Regina descobriu em 2002 uma “casa de cômodos”. A estrutura é proibida: seu espaço físico possui subdivisões internas, podendo abrigar diversas pessoas em um mesmo repartimento. Após o achado, Regina percebeu que o bairro ainda abrigava outras dessas casas e procurou conhecer as pessoas que as habitavam, consideradas até então “invisíveis”.
A iniciativa de ajudar os moradores, reformando os imóveis e revendo suas relações com o resto da comunidade encantou a coordenadora. “O trabalho que inicialmente não tinha qualquer intenção de ser um tipo de ação social, passou a transformar as ações humanas na rua e modificou o próprio espaço urbano”, diz.

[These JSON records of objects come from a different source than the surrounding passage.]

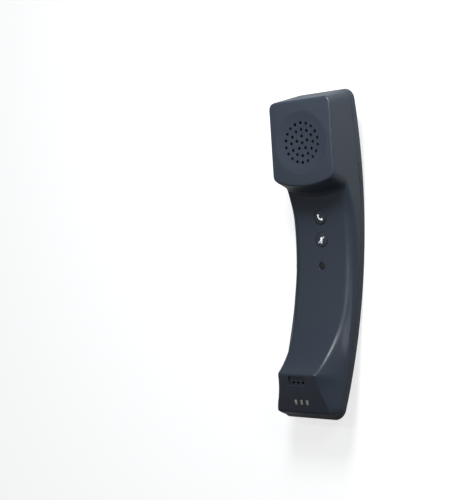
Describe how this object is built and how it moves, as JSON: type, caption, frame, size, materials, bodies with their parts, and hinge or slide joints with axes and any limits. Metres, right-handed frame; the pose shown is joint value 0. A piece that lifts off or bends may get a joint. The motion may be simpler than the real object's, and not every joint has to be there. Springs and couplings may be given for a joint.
{
  "type": "telephone handset",
  "caption": "Cordless desk telephone handset with a curved outer cover, boxy ear cup with a round grille, slim grip with two keys, and a mouthpiece with microphone and charging contacts.",
  "frame": {"origin": "lowest point of the curved outer cover, on which the handset lies, midway along its length and width", "axes": "+Y along the handset towards the ear end, +Z out of the inner side that faces the user, +X the side with the volume rocker"},
  "size_m": [0.049, 0.212, 0.0445],
  "materials": {
    "shell_plastic": "fine matt texture",
    "key_plastic": "satin",
    "inner_plastic": "plain moulded",
    "smoked_window": "polished",
    "blue_lens": "polished",
    "green_lens": "polished",
    "contact_gold": "gold plated",
    "steel": "plated",
    "rubber_black": "silicone",
    "mesh_cloth": "fine acoustic mesh",
    "board_green": "solder mask over glass fibre",
    "lamp_white": "clear resin",
    "pouch_foil": "laminated foil",
    "flex_amber": "polyimide film"
  },
  "bodies": {
    "handset": {"outer_cover": "shell_plastic", "inner_housing": "shell_plastic", "mid_frame": "inner_plastic", "case_screws": "steel", "ear_mesh": "mesh_cloth", "receiver_gasket": "rubber_black", "receiver": "steel", "hook_magnet": "steel", "rocker_pin": "steel", "volume_board": "board_green", "volume_switches": "steel", "light_board": "board_green", "status_lamps": "lamp_white", "blue_light_guide": "blue_lens", "green_light_guide": "green_lens", "main_board": "board_green", "radio_shield": "steel", "keypad_rubber": "rubber_black", "indicator_window": "smoked_window", "indicator_lamp": "lamp_white", "battery": "pouch_foil", "battery_pad": "rubber_black", "weight_block": "steel", "mic_boot": "rubber_black", "mic_capsule": "steel", "mouth_board": "board_green", "contact_carrier": "inner_plastic", "contact_left": "contact_gold", "contact_middle": "contact_gold", "contact_right": "contact_gold", "mouth_ribbon": "flex_amber", "ear_ribbon": "flex_amber"},
    "call_key": {"call_key": "key_plastic"},
    "mute_key": {"mute_key": "key_plastic"},
    "volume_rocker": {"volume_rocker": "key_plastic"}
  },
  "joints": [
    {"name": "call_key_press", "type": "slide", "parent": "handset", "child": "call_key", "axis": [0, 0.2135, -0.9769], "range_m": [0, 0.0005], "stiffness_N_per_m": 3000},
    {"name": "mute_key_press", "type": "slide", "parent": "handset", "child": "mute_key", "axis": [0, 0.1288, -0.9917], "range_m": [0, 0.0005], "stiffness_N_per_m": 3000},
    {"name": "volume_rocker_tip", "type": "hinge", "parent": "handset", "child": "volume_rocker", "pos_m": [0.02125, 0.04647, 0.00703], "axis": [0, -0.1469, 0.9892], "range_deg": [-2.5, 2.5], "stiffness_Nm_per_rad": 0.4}
  ]
}
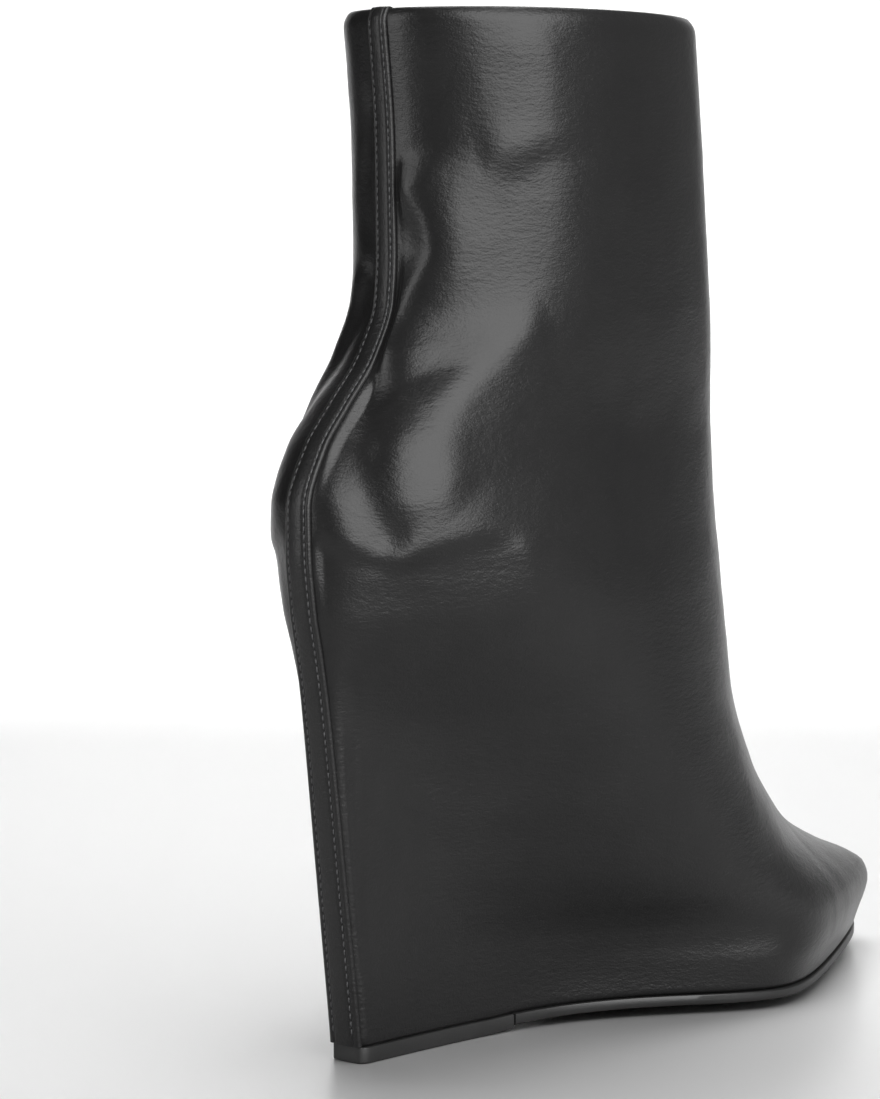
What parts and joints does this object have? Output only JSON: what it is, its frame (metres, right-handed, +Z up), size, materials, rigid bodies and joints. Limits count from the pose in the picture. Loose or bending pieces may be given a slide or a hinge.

SAINDO DE TRÁS DAS CORTINAS
Já o coletivo Dolores Boca Aberta utiliza o teatro para dar visibilidade aos problemas da periferia paulista. Em 2000, quatro amigos se juntaram para formar o grupo que hoje conta com cerca de 25 integrantes e reivindica políticas públicas para o teatro. Segundo Luciano Carvalho, um dos fundadores, eles são feitores de uma estética de questionamento e de combate à ordem instituída do capitalismo.
Por ser rotulado como “comunista”, o Dolores enfrenta resistência à sua arte. “Somos taxados como teatro menor, o que é mentira” contesta Luciano. As peças contam com elementos que fogem do convencional devido ao seu fundamento nos pressupostos da classe trabalhadora e nos objetivos revolucionários.

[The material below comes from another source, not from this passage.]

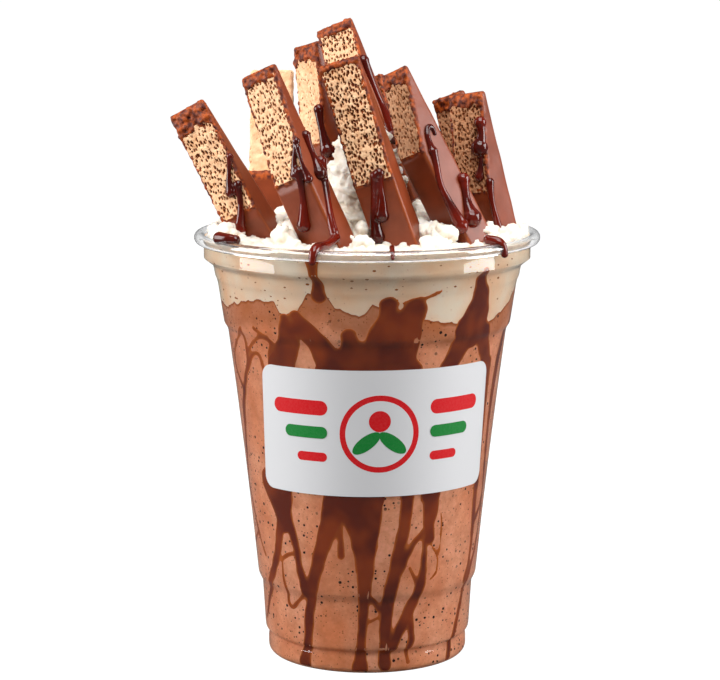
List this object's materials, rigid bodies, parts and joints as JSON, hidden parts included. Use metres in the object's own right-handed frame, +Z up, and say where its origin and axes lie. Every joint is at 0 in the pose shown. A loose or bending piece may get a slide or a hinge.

Neste ano, o grupo ganhou o prêmio Shell de Teatro por sua pesquisa e trabalho continuado. Seus integrantes aproveitaram o reconhecimento para protestar contra a petroleira, que, segundo eles, apresentou medidas de avaliação da arte por um ideal burguês.

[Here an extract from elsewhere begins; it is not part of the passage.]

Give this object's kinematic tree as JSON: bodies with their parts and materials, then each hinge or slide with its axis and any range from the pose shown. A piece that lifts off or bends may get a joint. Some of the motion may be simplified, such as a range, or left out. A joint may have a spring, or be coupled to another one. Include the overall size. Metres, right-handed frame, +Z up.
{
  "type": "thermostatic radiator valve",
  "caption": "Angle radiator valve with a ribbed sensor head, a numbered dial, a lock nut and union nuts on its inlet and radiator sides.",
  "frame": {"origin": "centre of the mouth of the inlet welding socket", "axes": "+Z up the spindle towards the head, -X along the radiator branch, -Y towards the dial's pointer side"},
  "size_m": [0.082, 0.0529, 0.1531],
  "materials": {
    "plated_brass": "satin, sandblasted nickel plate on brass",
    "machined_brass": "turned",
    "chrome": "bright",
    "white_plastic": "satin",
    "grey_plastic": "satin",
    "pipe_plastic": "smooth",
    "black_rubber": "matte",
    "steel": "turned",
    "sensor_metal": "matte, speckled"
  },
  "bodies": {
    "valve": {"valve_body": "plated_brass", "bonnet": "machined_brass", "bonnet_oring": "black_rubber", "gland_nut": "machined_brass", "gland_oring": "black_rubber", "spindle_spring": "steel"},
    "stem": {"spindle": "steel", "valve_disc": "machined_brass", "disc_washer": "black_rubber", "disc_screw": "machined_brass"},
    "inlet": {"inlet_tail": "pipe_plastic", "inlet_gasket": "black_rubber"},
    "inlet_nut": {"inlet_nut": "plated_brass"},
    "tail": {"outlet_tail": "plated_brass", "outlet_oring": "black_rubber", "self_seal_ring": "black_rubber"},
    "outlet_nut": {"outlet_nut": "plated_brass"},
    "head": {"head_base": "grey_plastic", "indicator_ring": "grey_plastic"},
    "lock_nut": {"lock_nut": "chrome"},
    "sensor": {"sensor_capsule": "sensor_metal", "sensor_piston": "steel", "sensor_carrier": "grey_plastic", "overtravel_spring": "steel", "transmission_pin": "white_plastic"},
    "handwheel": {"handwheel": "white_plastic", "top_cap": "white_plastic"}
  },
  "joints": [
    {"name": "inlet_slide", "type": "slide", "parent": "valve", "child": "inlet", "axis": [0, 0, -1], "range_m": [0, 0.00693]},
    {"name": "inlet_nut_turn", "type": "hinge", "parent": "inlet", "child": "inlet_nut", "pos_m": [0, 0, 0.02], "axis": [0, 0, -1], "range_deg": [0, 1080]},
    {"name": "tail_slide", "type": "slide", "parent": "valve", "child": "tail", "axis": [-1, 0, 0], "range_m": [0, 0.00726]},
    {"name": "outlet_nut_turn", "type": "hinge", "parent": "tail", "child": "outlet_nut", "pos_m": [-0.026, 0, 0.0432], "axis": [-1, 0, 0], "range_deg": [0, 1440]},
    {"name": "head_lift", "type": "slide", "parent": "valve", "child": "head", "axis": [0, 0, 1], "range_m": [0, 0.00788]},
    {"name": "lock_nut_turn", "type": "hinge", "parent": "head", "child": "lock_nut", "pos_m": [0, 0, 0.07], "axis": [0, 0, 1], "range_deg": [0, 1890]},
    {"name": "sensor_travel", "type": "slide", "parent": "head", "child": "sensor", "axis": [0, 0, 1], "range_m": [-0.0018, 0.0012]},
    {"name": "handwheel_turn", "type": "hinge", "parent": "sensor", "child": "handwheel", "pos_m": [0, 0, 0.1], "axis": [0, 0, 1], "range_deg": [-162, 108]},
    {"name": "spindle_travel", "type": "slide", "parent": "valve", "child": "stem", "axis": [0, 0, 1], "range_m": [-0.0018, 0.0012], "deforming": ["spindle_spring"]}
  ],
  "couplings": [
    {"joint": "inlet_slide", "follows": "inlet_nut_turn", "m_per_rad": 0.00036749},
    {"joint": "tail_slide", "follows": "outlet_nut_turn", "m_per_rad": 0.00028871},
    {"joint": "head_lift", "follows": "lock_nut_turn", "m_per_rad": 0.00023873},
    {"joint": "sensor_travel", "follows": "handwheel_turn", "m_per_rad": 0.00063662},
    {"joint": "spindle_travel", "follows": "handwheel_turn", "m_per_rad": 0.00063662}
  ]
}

Em setembro deste ano, durante dezesseis dias os integrantes do Dolores e de outros grupos simpatizantes com a sua causa ocuparam uma praça pública na altura da estação Arthur Alvim, linha vermelha do Metrô. O movimento conhecido como Festival Teatro Mutirão – Ocupação Cultural, não apenas se apropriou do espaço como também ofereceu à vizinhança debates e apresentações de teatro e música.
Uma cena da peça Carne, apresentada pela Companhia de Teatro Kiwi, explicitava sarcasticamente o machismo escondido em letras de músicas populares. A ideia era que as mulheres da plateia se dessem conta da desigualdade entre os sexos e refletissem sobre a situação.
As artes cênicas também foram o ponto de partida para que surgisse, no Rio de Janeiro, o Brecha Coletivo. A estética não espetacular, uma intervenção sutil no cotidiano das cidades e o desejo de formar uma associação horizontal e não hierárquica, ampliaram a ideia inicial do fazer teatral.
Além de peças, o Brecha realiza flashmobs, ação inusitada préviamente combinada, com o objetivo de intervir artisticamente na cidade e no cotidiano. “Pensamos que a arte pode se relacionar de formas bastante distintas com a mobilização social. Parecenos potente a quebra do lugar distante entre espectador e artista, tirando o público de um lugar de contemplação e proporcionando uma forma de fomento à ação”, explicam os fundadores Rodrigo Lopes e Patrick Sampaio.
A ação Nova Higienópolis realizada em parceria com o grupo Baixo Centro foi considerada uma forma dos moradores do bairro Higienópolis, zona sul de São Paulo, vivenciarem o drama das comunidades que sofrem com transferências forçadas para a realização de projetos que nem sempre os beneficiam.
A intervenção durou cerca de 15 minutos, durante os quais os 20 participantes simulavam uma desocupação de casas e apartamentos para que se construíssem centros comerciais. O movimento fez alusão ao projeto Nova Luz e, segundo Rodrigo Lopes, “fez com que o debate sobre o direito à moradia fosse durante aquele curto espaço e tempo uma questão pessoal, que pudesse ser sentida pela classe média que habita Higienópolis”.
Para os idealizadores do grupo, o Brecha, sendo um coletivo, tem como meta “esgarçar os limites da vivência coletiva, provar a constância de um grupo que não se define, não se circunda. A brecha está sempre aberta.”